The consensus seems to be that Marlins Ballpark's home run celebration machine is tacky, over-the-top, nonsensical, and just plain awful. All of those adjectives are accurate, except for "awful", which should be replaced with "awesome." Here is the beautiful monstrosity, nearly completed:


Professional baseball is entertainment. It offers a chance to see things which can't be seen on the average little league or high school field. Think 400+ foot home runs, 99 mph fastballs, and trips from home to third in under nine seconds. Smallball and players trying really hard can be seen on a baseball field at any level, so I don't tune in to MLB to watch bunting and I couldn't care less if a player spends 18 hours a day in the batting cage if he's hitting .210. Part of the entertainment experience is the setting in which the game is played. Now, I can enjoy myself at any MLB game no matter the stadium. Baseball, hot dogs, beer, and hanging out with friends and family is tough to screw up. But forgive me for thinking that stadium design has grown stale.

Oriole Park at Camden Yards opened in 1992 to nearly universal acclaim. It was the first of the "retro" stadiums, and its popularity led to the phasing out of the cookie cutter multi-purpose stadiums of the 1970s and 1980s. Every new stadium since Camden Yards has copied the superficially original design, because why mess with success? Tradition worship is a tenet of MLB culture. There is little room for drastic experimentation. Generally, these retro stadiums are improvements over their predecessors -- Citizens Bank Park > Veterans Stadium, for one -- but outside of some minor quirks there is nothing terribly different about them. Turner Field is Nationals Park is Citi Field, although Citi boasts the timeless Home Run Apple, a touch of personality in another HOK Sport clone job.

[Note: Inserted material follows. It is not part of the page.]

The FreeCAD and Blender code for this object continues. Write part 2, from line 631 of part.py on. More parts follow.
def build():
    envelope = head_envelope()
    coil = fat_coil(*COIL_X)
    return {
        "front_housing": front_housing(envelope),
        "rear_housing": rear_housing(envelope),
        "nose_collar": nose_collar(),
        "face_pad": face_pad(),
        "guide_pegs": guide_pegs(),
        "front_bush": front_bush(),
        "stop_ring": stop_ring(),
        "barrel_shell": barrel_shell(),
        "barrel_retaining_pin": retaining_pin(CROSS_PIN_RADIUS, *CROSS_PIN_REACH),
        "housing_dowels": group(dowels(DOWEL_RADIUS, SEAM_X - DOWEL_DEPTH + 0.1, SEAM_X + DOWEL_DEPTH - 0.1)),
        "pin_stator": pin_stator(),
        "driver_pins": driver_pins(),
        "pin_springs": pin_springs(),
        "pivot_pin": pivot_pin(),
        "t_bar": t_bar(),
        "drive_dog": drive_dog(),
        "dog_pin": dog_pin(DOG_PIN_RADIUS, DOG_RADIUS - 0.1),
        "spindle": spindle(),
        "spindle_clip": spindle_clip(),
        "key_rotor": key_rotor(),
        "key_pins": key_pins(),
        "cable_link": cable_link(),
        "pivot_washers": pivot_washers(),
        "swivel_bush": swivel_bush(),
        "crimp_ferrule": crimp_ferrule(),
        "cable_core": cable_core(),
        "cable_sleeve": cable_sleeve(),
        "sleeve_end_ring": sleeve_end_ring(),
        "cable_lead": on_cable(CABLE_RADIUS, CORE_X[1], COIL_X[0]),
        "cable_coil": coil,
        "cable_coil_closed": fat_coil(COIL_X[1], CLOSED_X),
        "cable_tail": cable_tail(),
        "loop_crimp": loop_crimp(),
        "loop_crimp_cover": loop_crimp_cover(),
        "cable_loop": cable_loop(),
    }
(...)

Enter Marlins Ballpark and the Moulin Rouge-esque home run contraption. It is more adventurous than any current MLB stadium amenity, rivaled only by the backstop aquarium about 400 feet away. Imagine Mike Stanton crushing a home run to center field, then rounding the bases accompanied by the sights -- and sounds -- of the Marlins' own Bazooko Circus. It's just awesome, in the way that Death Wish III, Mark McGwire taking batting practice, or a performance of 1812 Overture with live cannon fire is awesome. There is no pretense of tastefulness, and that's okay. Not everything in baseball has to be Vin Scully. There is room for Bill Veeck. And it'll probably annoy Bob Costas, so there's that.

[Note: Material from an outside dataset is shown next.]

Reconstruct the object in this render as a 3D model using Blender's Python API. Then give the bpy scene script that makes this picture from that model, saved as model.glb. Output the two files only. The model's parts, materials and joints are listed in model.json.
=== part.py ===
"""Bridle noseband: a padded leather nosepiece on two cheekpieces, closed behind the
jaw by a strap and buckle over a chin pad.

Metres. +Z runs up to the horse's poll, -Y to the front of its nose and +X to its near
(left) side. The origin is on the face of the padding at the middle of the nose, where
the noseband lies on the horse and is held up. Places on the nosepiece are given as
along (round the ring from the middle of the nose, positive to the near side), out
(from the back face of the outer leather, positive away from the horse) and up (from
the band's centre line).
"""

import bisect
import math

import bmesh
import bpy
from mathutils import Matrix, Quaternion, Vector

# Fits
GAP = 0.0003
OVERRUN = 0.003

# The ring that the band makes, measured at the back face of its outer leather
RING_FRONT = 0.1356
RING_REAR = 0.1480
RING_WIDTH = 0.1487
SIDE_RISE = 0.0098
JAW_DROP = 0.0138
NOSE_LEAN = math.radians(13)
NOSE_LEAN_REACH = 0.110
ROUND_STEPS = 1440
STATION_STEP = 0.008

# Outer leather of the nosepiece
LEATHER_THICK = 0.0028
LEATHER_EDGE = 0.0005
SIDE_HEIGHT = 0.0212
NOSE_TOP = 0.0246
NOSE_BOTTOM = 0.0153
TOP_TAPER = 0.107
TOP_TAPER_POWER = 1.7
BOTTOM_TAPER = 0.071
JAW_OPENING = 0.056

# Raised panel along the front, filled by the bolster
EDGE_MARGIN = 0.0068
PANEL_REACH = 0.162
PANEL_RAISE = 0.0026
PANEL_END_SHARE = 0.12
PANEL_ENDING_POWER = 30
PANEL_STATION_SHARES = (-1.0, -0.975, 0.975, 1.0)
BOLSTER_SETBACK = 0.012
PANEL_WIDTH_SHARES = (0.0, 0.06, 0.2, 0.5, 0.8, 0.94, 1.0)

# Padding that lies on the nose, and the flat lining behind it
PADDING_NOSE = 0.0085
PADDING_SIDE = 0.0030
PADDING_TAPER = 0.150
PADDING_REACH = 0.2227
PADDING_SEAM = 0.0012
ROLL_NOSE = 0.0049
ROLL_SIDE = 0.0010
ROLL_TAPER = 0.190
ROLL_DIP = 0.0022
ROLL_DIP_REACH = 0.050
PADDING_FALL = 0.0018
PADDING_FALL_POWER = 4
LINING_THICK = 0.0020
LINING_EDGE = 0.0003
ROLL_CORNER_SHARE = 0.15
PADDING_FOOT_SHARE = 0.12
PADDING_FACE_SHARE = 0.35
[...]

I want to hate all things Marlins -- especially considering the crony capitalism and theft of citizens' dollars which were integral for building Marlins Ballpark -- but I have to admire the home run celebration machine for the absurd spectacle that is is. Do I want every team erecting their own? Not necessarily, but some fresh architectural and attraction ideas in MLB would be welcome. I have lofty expectations for the Mercury Mets' stadium.